I also finally tried Cheddar’s Monte Cristo, and was surprised at how different it was. It had the same fillings and came with an identical raspberry preserve, but the bread seemed like a thin layer of what I thought was pastry dough instead of regular bread. The sandwich was not as heavily battered, and I actually enjoyed it more from a flavor standpoint except for one major flaw: It was cold in the middle.
When I asked about the bread, a general manager said it was, indeed, bread – Texas toast to be specific – but the sandwiches are made ahead of time and wrapped tightly in plastic. When one is ordered, it is unwrapped, dipped in a batter almost like funnel cake batter and deep fried. The wrapping process is what compressed the bread and made it so thin and doughy, the same way a slice gets when you ball it up in your hand.
So taking everything into consideration, Bennigan’s gets the nod as having the most authentic Monte Cristo in these parts. It may have been heavy on the breading, but at least it was hot all the way through and the bread actually had some body and the right texture.

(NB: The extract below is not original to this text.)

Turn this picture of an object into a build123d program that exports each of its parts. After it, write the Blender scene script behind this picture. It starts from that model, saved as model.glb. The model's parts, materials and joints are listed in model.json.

No restaurants were found that served these potato and cheese filled dumplings, but John Wallace of Bluffton, a longtime reader who has corresponded with me regularly over the years, suggested I try the Kasia’s pierogi he buys from the deli at Scott’s Food Store.
These dumplings from the Kasia’s Polish Delicatessen in Chicago come in containers of 12 for $4.99. They are boiled at the deli department, then sautéed in a little butter before being put out for sale.

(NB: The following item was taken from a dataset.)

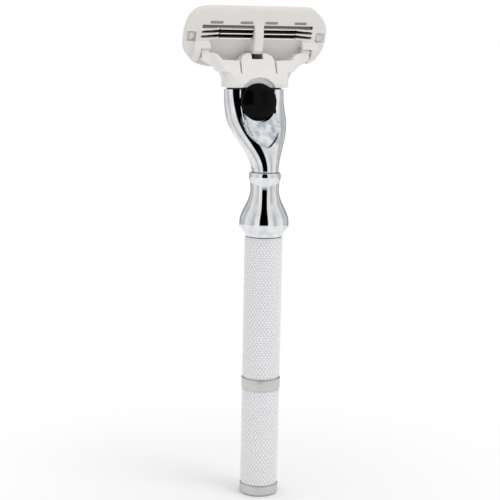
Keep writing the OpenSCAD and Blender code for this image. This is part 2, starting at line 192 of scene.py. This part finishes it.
def chromePlate(g):
    # mirror plating with a faint film; the grey-blue clouds in the thumb hollow are a painted reflection,
    # standing in for what it mirrors
    at = g.place()
    x, y, z = g.axes(at)
    smear = g.noise(g.stretched(at, (1.0, 1.0, 0.45)), 0.35, 4.0, 0.6)
    speck = g.steps(g.noise(at, 7.0, 2.0), 0.70, 0.78)
    ripple = g.noise(at, 0.22, 1.0)
    smudge = g.steps(smear, 0.52, 0.72)
    cloud = g.noise(g.stretched(at, (1.0, 1.0, 0.8)), 0.42, 3.0, 0.6)
    plate = g.mixed(g.steps(cloud, 0.28, 0.72), rgb(0.66, 0.69, 0.73), rgb(0.84, 0.84, 0.84))
    ahead = y - z * hollowReflection["slope"] + hollowReflection["start"]
    behind = 1 - g.steps(ahead, hollowReflection["inner"], hollowReflection["outer"])
    above = g.steps(z, hollowReflection["low"], hollowReflection["low"] + hollowReflection["fade"])
    below = 1 - g.steps(z, hollowReflection["high"], hollowReflection["high"] + hollowReflection["fade"])
    between = 1 - g.steps(x.maths("ABSOLUTE"), hollowReflection["half"] - hollowReflection["side"], hollowReflection["half"])
    inHollow = behind * above * below * between
    # painted reflection: grey-blue clouds mixed into the colour inside the hollow
    billow = g.noise(g.stretched(at, (1.0, 1.0, 0.6)), 0.42, 2.0, 0.5)
    paintedReflection = g.mixed(g.steps(billow, 0.34, 0.66), rgb(0.36, 0.40, 0.46), rgb(0.86, 0.87, 0.88))
    film = g.mixed(smudge * 0.6, plate, rgb(0.74, 0.75, 0.76))
    finish(g, colour=g.mixed(inHollow * 0.85, film, paintedReflection), metallic=1.0,
           roughness=smudge * 0.04 + speck * 0.08 + 0.02, normal=g.bump(ripple, 0.05, 0.25))


def blackGloss(g):
    at = g.place()
    dustAndValleyShade = g.steps(g.noise(at, 11.0, 3.0), 0.66, 0.76)
    hair = g.steps(g.noise(g.stretched(at, (0.5, 1.0, 6.0)), 2.2, 4.0), 0.60, 0.70)
    finish(g, colour=g.mixed(dustAndValleyShade, rgb(0.0015, 0.0015, 0.002), rgb(0.012, 0.012, 0.012)),
           roughness=dustAndValleyShade * 0.2 + hair * 0.08 + 0.10, level=0.07, normal=g.bump(hair, 0.004, 0.3))


def moulded(light, shade, rough, grainHeight, gloss):
    def build(g):
        at = g.place()
        cloud = g.noise(at, 0.25, 3.0)
        grain = g.noise(at, 12.0, 4.0, 0.65)
        flow = g.noise(g.stretched(at, (0.15, 0.6, 0.6)), 1.0, 2.0)
        scuff = g.steps(g.noise(g.stretched(at, (4.0, 1.0, 0.7)), 0.9, 5.0), 0.64, 0.78)
        tone = g.mixed(cloud * 0.6 + flow * 0.4, rgb(*shade), rgb(*light))
        finish(g, colour=g.mixed(scuff * 0.25, tone, rgb(*[c * 0.85 for c in shade])),
               roughness=grain * 0.12 + scuff * 0.1 + rough, subsurface=0.06, scatter=0.0006, level=gloss,
               normal=g.bump(grain, grainHeight, 0.6))
    return build


def blackMoulding(g):
    at = g.place()
    grain = g.noise(at, 14.0, 4.0, 0.65)
    wear = g.steps(g.noise(at, 1.4, 3.0), 0.55, 0.8)
    finish(g, colour=g.mixed(wear, rgb(0.012, 0.012, 0.013), rgb(0.035, 0.035, 0.036)),
           roughness=grain * 0.2 + 0.38, normal=g.bump(grain, 0.01, 0.6))


def softRubber(light, dark):
    def build(g):
        at = g.place()
        grain = g.noise(at, 16.0, 4.0, 0.7)
        bloom = g.noise(at, 0.8, 3.0)
        finish(g, colour=g.mixed(bloom, rgb(*dark), rgb(*light)), roughness=grain * 0.2 + 0.55,
               normal=g.bump(grain, 0.012, 0.7))
    return build


def rolledSteel(base, rough):
    def build(g):
        at = g.place()
        grain = g.noise(g.stretched(at, (0.25, 9.0, 9.0)), 1.0, 5.0, 0.7)
        cloud = g.noise(at, 0.5, 2.0)
        finish(g, colour=g.mixed(grain, rgb(*[c * 0.88 for c in base]), rgb(*base)), metallic=1.0,
               roughness=grain * 0.12 + cloud * 0.06 + rough, normal=g.bump(grain, 0.004, 0.5))
    return build


bladeLook = {"lean": math.radians(20.0), "ground": 0.25, "edge": 0.06, "bright": 0.75, "fade": 0.5}


def outward(g, node):
    # how far a point lies along the way that the blades float, from the node's own back and front
    y, z = g.axes(g.place())[1:]
    c, s = math.cos(bladeLook["lean"]), math.sin(bladeLook["lean"])
    spread = [(v.co.y * c + v.co.z * s) / mm for v in frame["nodes"][node].data.vertices]
    return y * c + z * s, min(spread), max(spread)


def groundBlade(g):
    # the edge is ground bright, the rest is left as rolled
    way, back, front = outward(g, "blade_2")
    edge = g.steps(way, front - bladeLook["ground"], front - bladeLook["ground"] + bladeLook["edge"])
    grain = g.noise(g.stretched(g.place(), (0.4, 14.0, 14.0)), 1.0, 5.0, 0.7)
    finish(g, colour=g.mixed(edge, rgb(0.52, 0.54, 0.57), rgb(0.86, 0.87, 0.89)), metallic=1.0,
           roughness=grain * 0.12 + (1.0 - edge) * 0.12 + 0.10, normal=g.bump(grain, 0.003, 0.5))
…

They can be microwaved, but the sauté done in the grocery does not brown the dumplings, so I opted to brown mine until crisp in a pan with more melted butter. They were thicker and the dough tasted much fresher than some of the frozen varieties I have sampled, but it was the filling that really made them good. The soft farmer’s cheese Kasia’s uses blends wonderfully with the potatoes to form a pristine white filling that is creamy and delicious.
No, I didn’t find them on a menu, but I did find a place where they are so popular they sell out of them every time they make them – the Lagro American Legion.
Greg Beeks of the Lagro chapter said it has held a "nut fry" every year, usually in February, and last year sold out of the 450 pounds of fried pork and beef testicles in about three hours. The event is open to the public and has grown annually.
"It packs the house," Beeks said. "We might have to build on for it."
This year, the legion is going to order 600 pounds of testicles, which, Beeks said, are quite labor intensive to prepare as exterior membranes and interior veins have to be removed. The oysters are then chopped into one-inch nuggets, dredged in a batter mix and deep fried. They are served with coleslaw and butter bread just like a fish fry.
No sooner had I mentioned wanting to find this fatty fowl liver than the hate mail started coming.
Foie gras is a controversial delicacy given the forced feeding of the geese and ducks it is produced from, but its popularity among gourmands and TV chefs cannot be questioned.
Joseph Decuis in Roanoke offers a foie gras appetizer that sous-chef Andrew Smith says is ordered by anywhere from two to five diners each week. The duck foie gras is pan-seared and accented with honey-glazed rhubarb and parsnips. The dish costs $26.
Smith said the restaurant has not come under any heat for serving the dish, and there is also a duck hearts appetizer on the menu.
Sea urchin and baked Alaska were the only two items I was searching for that did not garner a response. Well, there was no help on the sweetbreads, either, but it did bring back some memories for reader Mark Bowman of Wabash whose grandmother "cooked sweetbreads a couple of times a month when I was growing up. It was amazing with homemade bread and butter pickles."
When it came to the Mideastern items I was after, reader Mark Meyer admitted he, too, has not seen anyone serving falafel, but he has had good luck with some of the mixes sold at the Lake Avenue Market at Lake Avenue and Anthony Boulevard, which has a large amount of pitas, yogurts and spices that he cannot find anywhere else.
As far as finding falafel or kibbeh in a restaurant, you have to go down to Muncie to try the chain restaurant Pita Pit, which serves pitas filled with falafel, hummus and baba ghanoush, or do what I did last week and head to The Beirut in Toledo, a Lebanese landmark that serves a wide variety, from hummus and grape leaves to kafta and kibbeh.